■ **OBJECTIVE**
Repeat every line, exactly, from the very first through the one where "flute_turn = 8.2; // [0:0.1:10]" appears. Add nothing else.
--- Start ---
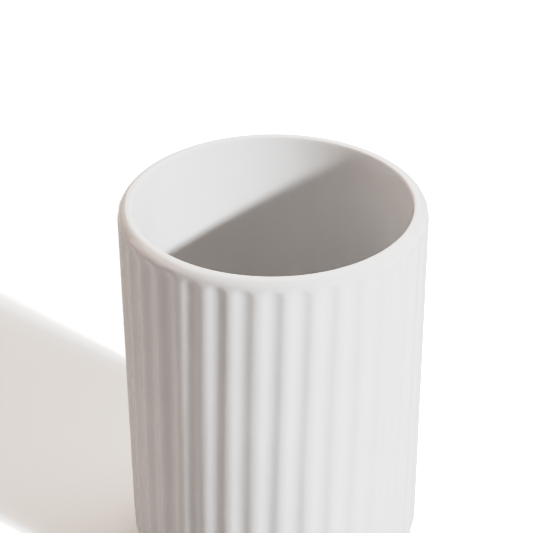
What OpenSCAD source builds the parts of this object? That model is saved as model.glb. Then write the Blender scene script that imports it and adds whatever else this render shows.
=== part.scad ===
// Fluted ceramic pen holder cup.
// A round stoneware cup, open at the top, with shallow upright flutes around its wall,
// a white glaze over everything but the foot ring, and four silicone pads underneath.
// Millimetres, +Z up. The origin is on the desk, on the cup's axis.

/* [Cup] */
// Outside diameter across the ribs between the flutes
cup_d = 80; // [74:1:90]
// Height from the desk to the top of the rim
cup_h = 112; // [90:1:130]
// Thickness of the wall and of the rounded rim, glaze included
wall_t = 4.2; // [3.8:0.1:5]
// Thickness of the floor, glaze included
floor_t = 4.4; // [4:0.1:7]
// Radius between the wall and the floor, inside the cup
floor_fillet_r = 6; // [4:0.5:10]
// Radius of the rounded heel, outside the cup
heel_r = 11; // [9:0.5:12]

/* [Flutes] */
// Number of flutes around the wall
flute_count = 36; // [30:1:38]
// Radius of a flute's hollow
flute_r = 5; // [4.6:0.1:5.4]
// Depth of a flute below the ribs
flute_depth = 0.6; // [0.5:0.05:0.65]
// Height of the plain band between the top of the rim and the flutes' round ends
rim_band = 2.3; // [2.2:0.1:8]
// Lean of the flutes from upright in degrees, as the clay twists a little in firing
flute_lean = 1.5; // [0.1:0.1:2]
// Angle about the axis of the first flute at the middle of its height, in degrees
flute_turn = 8.2; // [0:0.1:10]

/* [Foot] */
// Outside diameter of the bare foot ring
foot_d = 60; // [56:1:62]
// Width of the foot ring
foot_w = 4.6; // [3.5:0.1:6]
// Height of the foot ring on its outer side, up to the heel
foot_h = 2; // [1.8:0.1:3]
// Depth of the recess inside the foot ring
recess_h = 1.4; // [1.2:0.1:1.6]
// Bevel on the bottom edges of the foot ring
foot_bevel = 0.7; // [0.3:0.1:1]
// Height of the bare clay between the bottom of the foot ring and the glaze
bare_h = 1.1; // [0.8:0.1:1.2]

/* [Glaze] */
// Thickness of the glaze
glaze_t = 0.4; // [0.3:0.05:0.5]

/* [Pads] */
// Diameter of a pad
pad_d = 10; // [8:0.5:12]
// Thickness of a pad
pad_t = 2; // [1.8:0.1:2.4]
// Bevel on the bottom edge of a pad
pad_bevel = 0.4; // [0.2:0.1:0.8]
// Thickness of the adhesive disc on top of a pad
adhesive_t = 0.2; // [0.1:0.05:0.3]
// Distance that a pad's edge stands out past its adhesive disc
adhesive_margin = 0.4; // [0.2:0.1:1]
// Gap between a pad and the foot ring
pad_gap = 1; // [0.5:0.1:3]

/* [Hidden] */
$fn = 96;

cup_r = cup_d / 2;
lip_r = wall_t / 2;
lip_z = cup_h - lip_r;
hollow_r = cup_r - wall_t;

// Heights from the desk up: the pads, the recess over them, the foot and the heel
recess_z = pad_t + adhesive_t;
foot_z = recess_z - recess_h;
heel_z = foot_z + foot_h;
heel_top_z = heel_z + heel_r;
floor_z = recess_z + floor_t;
heel_centre_r = cup_r - heel_r;
foot_r = foot_d / 2;
recess_r = foot_r - foot_w;

// The flute cutters' axes lie on this radius, and a flute's end is as high as it is half wide
flute_axis_r = cup_r - flute_depth + flute_r;
flute_end_h = sqrt(pow(flute_r, 2) - pow(flute_axis_r - cup_r, 2));
flute_top_z = cup_h - rim_band - flute_end_h;
flute_mid_z = (flute_top_z + heel_top_z) / 2;

pad_r = pad_d / 2;
pad_circle_r = recess_r - pad_gap - pad_r;
pad_angles = [45, 135, 225, 315];

// A rectangle in the half-section: radii along x, heights along y
module section_box(r0, r1, z0, z1) {
    translate([r0, z0]) square([r1 - r0, z1 - z0]);
}

// The cup's outside without its foot and flutes, taken in by inset all over
module outer_form(inset) {
    rotate_extrude() intersection() {
        union() {
            section_box(0, cup_r - inset, heel_top_z, lip_z);
            section_box(0, heel_centre_r, heel_z + inset, heel_top_z);
            translate([heel_centre_r, heel_top_z]) circle(r = heel_r - inset);
            translate([cup_r - lip_r, lip_z]) circle(r = lip_r - inset);
        }
        section_box(0, cup_r, 0, cup_h);
    }
}

// The space inside the cup, let out by margin all over
module hollow_form(margin) {
    centre_r = hollow_r - floor_fillet_r;
    centre_z = floor_z + floor_fillet_r;
    rotate_extrude() intersection() {
        union() {
            section_box(0, hollow_r + margin, centre_z, lip_z);
            section_box(0, centre_r, floor_z - margin, centre_z);
            translate([centre_r, centre_z]) circle(r = floor_fillet_r + margin);
        }
        section_box(0, cup_r, 0, cup_h);
    }
}

// Cutters for all the flutes: round bars with ball ends, leaning sideways
module flute_cutters(margin) {
    bar_top = flute_top_z - flute_mid_z;
    for (i = [0 : flute_count - 1])
        rotate(flute_turn + i * 360 / flute_count)
            translate([flute_axis_r, 0, flute_mid_z])
                rotate([-flute_lean, 0, 0]) {
                    translate([0, 0, -cup_h])
                        cylinder(r = flute_r + margin, h = cup_h + bar_top);
                    translate([0, 0, bar_top]) sphere(r = flute_r + margin);
                }
}

// The clay's base: the foot ring and the disc that it stands under
module base_form() {
    disc_top_z = heel_z + 1;
    disc_z = recess_z + glaze_t;
    rotate_extrude() polygon([
        [0, disc_z],
        [recess_r, disc_z],
        [recess_r, foot_z + foot_bevel],
        [recess_r + foot_bevel, foot_z],
        [foot_r - foot_bevel, foot_z],
        [foot_r, foot_z + foot_bevel],
        [foot_r, disc_top_z],
        [0, disc_top_z]
    ]);
}

module clay_form() {
    difference() {
        union() {
            difference() {
                outer_form(glaze_t);
                flute_cutters(glaze_t);
            }
            base_form();
        }
        hollow_form(glaze_t);
    }
}

// The fired clay, bare only on its foot ring
module ceramic_body() {
    color("tan") clay_form();
}

// The white glaze, down the outside, over the rim and over the whole inside
module glaze_coat() {
    skirt_z = foot_z + bare_h;
    color("whitesmoke") difference() {
        union() {
            difference() {
                outer_form(0);
                flute_cutters(0);
            }
            translate([0, 0, skirt_z])
                cylinder(r = foot_r + glaze_t, h = heel_z + 1 - skirt_z);
        }
        hollow_form(0);
        clay_form();
        translate([0, 0, -1]) cylinder(r = foot_r, h = heel_z + 1);
    }
}

// The thin glaze in the recess, inside the foot ring
module underside_glaze() {
    color("whitesmoke") translate([0, 0, recess_z]) cylinder(r = recess_r, h = glaze_t);
}

module at_pad(i) {
    rotate(pad_angles[i - 1]) translate([pad_circle_r, 0, 0]) children();
}

// Double-sided adhesive that holds pad i to the glaze in the recess
module pad_adhesive(i) {
    color("lightyellow") at_pad(i) translate([0, 0, pad_t])
        cylinder(r = pad_r - adhesive_margin, h = adhesive_t);
}

// Silicone pad i, which the cup stands on
module non_slip_pad(i) {
    color("gainsboro") at_pad(i) rotate_extrude() polygon([
        [0, 0],
        [pad_r - pad_bevel, 0],
        [pad_r, pad_bevel],
        [pad_r, pad_t],
        [0, pad_t]
    ]);
}

ceramic_body();
glaze_coat();
underside_glaze();
pad_adhesive(1);  // pad_adhesive_1
pad_adhesive(2);  // pad_adhesive_2
pad_adhesive(3);  // pad_adhesive_3
pad_adhesive(4);  // pad_adhesive_4
non_slip_pad(1);  // non_slip_pad_1
non_slip_pad(2);  // non_slip_pad_2
non_slip_pad(3);  // non_slip_pad_3
non_slip_pad(4);  // non_slip_pad_4
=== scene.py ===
"""Looks of the fluted ceramic pen holder cup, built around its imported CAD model.

Shapes are made in millimetres, in the CAD model's own frame, and turned into metres by add_piece().
"""

import math

import bpy
import numpy as np
from mathutils import Matrix, Vector


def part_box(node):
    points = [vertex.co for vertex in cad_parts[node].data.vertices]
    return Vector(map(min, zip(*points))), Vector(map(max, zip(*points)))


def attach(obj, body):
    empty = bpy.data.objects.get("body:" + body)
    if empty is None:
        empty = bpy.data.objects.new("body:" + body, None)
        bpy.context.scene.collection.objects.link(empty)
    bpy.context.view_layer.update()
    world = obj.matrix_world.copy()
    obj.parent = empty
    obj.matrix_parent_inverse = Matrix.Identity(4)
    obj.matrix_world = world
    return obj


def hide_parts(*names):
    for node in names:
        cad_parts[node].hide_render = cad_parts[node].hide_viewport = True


# ---------------------------------------------------------------- sizes, mm

WALL_T = 4.2
GLAZE_T = 0.4
LIP_OUT_R = 3.2
LIP_IN_R = WALL_T - LIP_OUT_R
HEEL_R = 11.0
HEEL_TOP_Z = 13.8
FLOOR_Z = 6.6
FLOOR_FILLET_R = 6.0
FOOT_R = 30.0
FOOT_Z = 0.8
FOOT_EDGE_R = 0.7
RECESS_R = 25.4
RECESS_Z = 2.2
SKIRT_Z = 1.9
PAD_EDGE_R = 0.4
PAD_DRAFT = 0.06

FLUTES = 36
FLUTE_R = 5.0
FLUTE_DEPTH = 0.6
FLUTE_LEAN = 1.5
FLUTE_TURN = 8.2
FLUTE_AXIS_R = 44.4
FLUTE_TOP_Z = 107.3
FLUTE_MID_Z = 60.6
FLUTE_SOFTNESS = 0.45
MOUTH_FLARE = 0.3
MOUTH_H = 8.0

COLUMNS_OUT = 576
COLUMNS_IN = 288
COLUMNS_PAD = 48
COLUMN_CROWDING = 0.45

SEED = 20


# ---------------------------------------------------------------- colours, lights and camera

GLAZE_THIN = (0.905, 0.90, 0.892)
GLAZE_THICK = (0.925, 0.925, 0.927)
GLAZE_CLOUD = (0.875, 0.871, 0.87)
GLAZE_PINHOLE = (0.80, 0.78, 0.75)
GLAZE_ROUGHNESS = (0.04, 0.085)
CLAY_PALE = (0.74, 0.665, 0.565)
CLAY_WARM = (0.69, 0.605, 0.50)
CLAY_SPECK = (0.30, 0.22, 0.16)
SILICONE_PALE = (0.64, 0.64, 0.62)
SILICONE_DARK = (0.59, 0.59, 0.575)
ADHESIVE_PALE = (0.82, 0.81, 0.75)
ADHESIVE_DARK = (0.76, 0.74, 0.66)
FLOOR_WHITE = (0.93, 0.93, 0.93)
FLOOR_BOUNCE = (0.6, 0.6, 0.6)
FLOOR_HALF = 60.0
SWEEP_REACH = (0.4, 0.8)

LIT_POINT = (0, 0, 0.05)
KEY_PLACE = (0.962, -0.741, 0.564)
KEY_SIZE = (0.25, 0.065)
FLOOR_KEY_SIZE = (0.1, 0.1)
KEY_POWER = 9.44
FLOOR_KEY_POWER = 35.0
KEY_COLOUR = (0.955, 1.0, 1.03)
OVERHEAD_POWER = 7.5
OVERHEAD_COLOUR = (1.06, 1.0, 0.95)
LEFT_POWER = 2.4
LEFT_COLOUR = (1.12, 1.0, 0.93)
BACK_POWER = 3.96
BACK_COLOUR = (1.05, 1.0, 0.96)
WORLD_STRENGTH = 0.106
WORLD_COLOUR = (1.15, 1.0, 0.92)
TONES = (
    (0, 0),
    (0.154, 0.17),
    (0.269, 0.35),
    (0.385, 0.56),
    (0.5, 0.713),
    (0.615, 0.787),
    (0.731, 0.823),
    (0.846, 0.865),
    (1, 1),
)

CAMERA_TURN = (-0.2556, 31.438, -0.439)
CAMERA_PLACE = (0, -0.38910, 0.33033)
CAMERA_LENS = 117.52


# ---------------------------------------------------------------- half-sections

def arc(centre_r, centre_z, radius, start, end, steps):
    """Points of an arc in the half-section, from one angle to another in degrees."""
    turn = np.radians(np.linspace(start, end, steps + 1))
    return np.column_stack((centre_r + radius * np.cos(turn), centre_z + radius * np.sin(turn)))


def line(start, end, steps):
    """Points of a straight stretch of the half-section, both ends included."""
    share = np.linspace(0, 1, steps + 1)[:, None]
    return np.array(start) * (1 - share) + np.array(end) * share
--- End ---
■ **WORKED ANSWER**
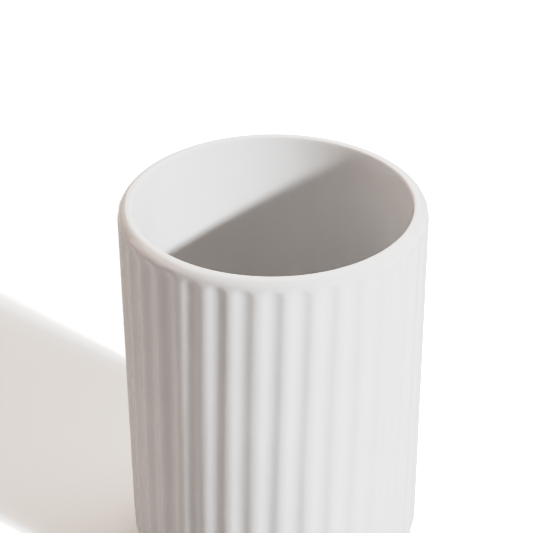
What OpenSCAD source builds the parts of this object? That model is saved as model.glb. Then write the Blender scene script that imports it and adds whatever else this render shows.
=== part.scad ===
// Fluted ceramic pen holder cup.
// A round stoneware cup, open at the top, with shallow upright flutes around its wall,
// a white glaze over everything but the foot ring, and four silicone pads underneath.
// Millimetres, +Z up. The origin is on the desk, on the cup's axis.

/* [Cup] */
// Outside diameter across the ribs between the flutes
cup_d = 80; // [74:1:90]
// Height from the desk to the top of the rim
cup_h = 112; // [90:1:130]
// Thickness of the wall and of the rounded rim, glaze included
wall_t = 4.2; // [3.8:0.1:5]
// Thickness of the floor, glaze included
floor_t = 4.4; // [4:0.1:7]
// Radius between the wall and the floor, inside the cup
floor_fillet_r = 6; // [4:0.5:10]
// Radius of the rounded heel, outside the cup
heel_r = 11; // [9:0.5:12]

/* [Flutes] */
// Number of flutes around the wall
flute_count = 36; // [30:1:38]
// Radius of a flute's hollow
flute_r = 5; // [4.6:0.1:5.4]
// Depth of a flute below the ribs
flute_depth = 0.6; // [0.5:0.05:0.65]
// Height of the plain band between the top of the rim and the flutes' round ends
rim_band = 2.3; // [2.2:0.1:8]
// Lean of the flutes from upright in degrees, as the clay twists a little in firing
flute_lean = 1.5; // [0.1:0.1:2]
// Angle about the axis of the first flute at the middle of its height, in degrees
flute_turn = 8.2; // [0:0.1:10]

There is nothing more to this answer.